Second, the chamber’s suit also alleges that Maryland’s law creates an undue burden on interstate commerce, violating the dormant Commerce Clause. Because of the way the law is structured, global businesses are far more likely to face the tax than businesses operating only in Maryland — courts may agree with the chamber that this structure discriminates against interstate commerce. This could also potentially violate the Due Process clause, as Maryland is targeting conduct by largely out-of-state businesses.

Lastly, the suit argues that Maryland’s law violates the Foreign Commerce Clause, which grants Congress the sole authority to regulate commerce with foreign nations. The federal government is currently engaged in a battle to prevent other countries from enacting similar digital taxes to Maryland’s, and the Supreme Court has ruled in the past that state taxes may not undermine the federal government’s positions on commercial matters regarding other nations.

And that array of legal hurdles may not be all that Maryland ends up facing. The state could conceivably face legal challenges on First Amendment grounds as well, as courts have often not looked fondly upon taxes that target communications media.
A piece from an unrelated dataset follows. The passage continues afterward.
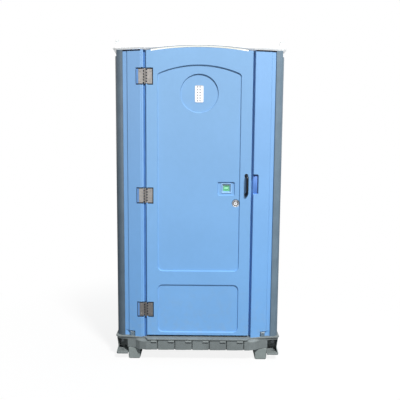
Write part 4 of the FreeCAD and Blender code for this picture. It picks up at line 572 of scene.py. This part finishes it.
def noticePlate():
    # bare white plate in the round recess, with two columns of plain raised dots and a bar above
    x, z = plateLook["centre"]
    seat = frontOf("door_outer_skin", x, z)
    half, thick = plateLook["half"], plateLook["thick"]
    mark = [(0.0, 0.0), (plateLook["raised"], plateLook["raised"])]
    profile = [(0.0, 0.0), (0.0, thick * 0.6), (0.0006, thick), (0.0015, thick)]
    plate = button(half, profile, seat, toRight, toFront, plateLook["corner"])
    publish("noticePlate", [plate], whitePlate, "door")
    dots = []
    for row in range(plateLook["rows"]):
        up = (row - (plateLook["rows"] - 1) / 2) * plateLook["pitch"]
        for across in plateLook["columns"]:
            place = seat + np.array([across, -thick, up])
            dots.append(button((plateLook["dot"],) * 2, mark, place, toRight, toFront, steps=3))
    place = seat + np.array([0.0, -thick, half[1] - plateLook["barInset"]])
    dots.append(button(plateLook["bar"], mark, place, toRight, toFront, plateLook["barCorner"], 2))
    publish("noticeDots", dots, markGrey, "door")
    outer = tuple(value + plateLook["rimWidth"] for value in half)
    rim = hoop(outer, plateLook["rim"], seat, toRight, toFront, plateLook["rimCorner"])
    publish("noticeRim", [rim], doorBlue, "door")


noticePlate()

hingeLook = {
    "x": -0.379,
    "heights": (0.3815, 1.221, 2.056),
    "half": 0.050,
    "doorEdge": -0.329,  # outer ends of the leaves
    "jambEdge": -0.425,
    "clear": 0.0003,
    "padWidth": 0.0080,
    "sideWidth": 0.0064,
    "padThick": 0.0014,
    "padOver": 0.0020,  # how far the upright pad runs past the others
    "padStart": {"door": 0.0155, "jamb": -0.0180},  # from the pin
    "padPast": {"door": 0.0020, "jamb": -0.0175},  # past the leaf or its upright pad
    "slots": {"door_outer_skin": (-0.37275, -0.36375), "hinge_jamb": (-0.3935, -0.3850)},
    "slotProbe": 0.0553,  # above the leaf, where the slot's floor is open to the front
    "slotShadeHalf": 0.0505,
    "slotShade": slab(0.0, 0.0016, 0.0006),
    "rebate": (-0.4434, -0.4258),
    "edgeBead": 0.0028,
    "rebateShadeInset": 0.0045,
    "rebateShade": slab(0.0, 0.0010, 0.0004),
    "beadProfile": slab(0.0, 0.0018, 0.0004),
    "corner": 0.001,
}


def hingeShadePieces():
    # black strips round the leaves and behind the slots between the knuckles, painted shade of the hinge
    # recesses, and a deeper blue sheet with a black bead on the bare floor of the jamb's rebate, painted
    # shade too
    half = hingeLook["half"] + hingeLook["padWidth"] / 2 + hingeLook["clear"]
    thick = hingeLook["padThick"]
    flat, upright = (bead(hingeLook[width] / 2, 0.0, (1.0, thick * 0.7), 0.8, thick)
                     for width in ("padWidth", "sideWidth"))
    start, past = hingeLook["padStart"], hingeLook["padPast"]
    side = hingeLook["doorEdge"] + hingeLook["sideWidth"] / 2 + hingeLook["clear"]
    outer, inner = hingeLook["rebate"]
    step = outer + hingeLook["edgeBead"]
    corner = hingeLook["corner"]
    doorShadePads, jambShadePads, rebateShades, slotShades = [], [], [], {"door_outer_skin": [], "hinge_jamb": []}
    for height in hingeLook["heights"]:
        seat = frontOf("door_outer_skin", hingeLook["doorEdge"] + 0.003, height)[1]
        path = [(side, seat, height + way * (half + hingeLook["padOver"])) for way in (-1, 0, 1)]
        doorShadePads.append(strip(path, upright, toFront))
        for way in (1, -1):
            for pads, low, high in ((doorShadePads, hingeLook["x"] + start["door"], side + past["door"]),
                                    (jambShadePads, hingeLook["jambEdge"] + past["jamb"],
                                     hingeLook["x"] + start["jamb"])):
                path = np.column_stack([np.linspace(low, high, 3), np.full(3, seat),
                                        np.full(3, height + way * half)])
                pads.append(strip(path, flat, toFront))
        for node, (left, right) in hingeLook["slots"].items():
            middle = (left + right) / 2
            floor = frontOf(node, middle, height + hingeLook["slotProbe"])[1]
            slotShades[node].append(button(((right - left) / 2, hingeLook["slotShadeHalf"]), hingeLook["slotShade"],
                                      (middle, floor, height), toRight, toFront, corner, 2))
        floor = frontOf("hinge_jamb", (outer + inner) / 2, height)[1]
        for pieces, low, high, kind in ((rebateShades, step, inner, "rebateShade"),
                                        (jambShadePads, outer, step, "beadProfile")):
            pieces.append(button(((high - low) / 2, half - hingeLook["rebateShadeInset"]), hingeLook[kind],
                                 ((low + high) / 2, floor, height), toRight, toFront, corner, 2))
    publish("jambRebateShade", rebateShades, rebateShadeBlue, "cabin")
    publish("doorHingeShadePads", doorShadePads, rubberAndShadeBlack, "door")
    publish("jambHingeShadePads", jambShadePads, rubberAndShadeBlack, "cabin")
    publish("doorSlotShade", slotShades["door_outer_skin"], rubberAndShadeBlack, "door")
    publish("jambSlotShade", slotShades["hinge_jamb"], rubberAndShadeBlack, "cabin")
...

The Maryland Court of Appeals has even ruled in the past that advertising taxes represented violations of the First Amendment.

Digital advertising taxes are a bad idea on policy grounds alone, but the legal jeopardy that Maryland is willingly wading into should have been sufficient to leave the idea on the drawing board. Maryland taxpayers on the hook for these legal challenges should know that the battle now facing their state could have been avoided from the beginning if their legislators had only bothered to listen to experts.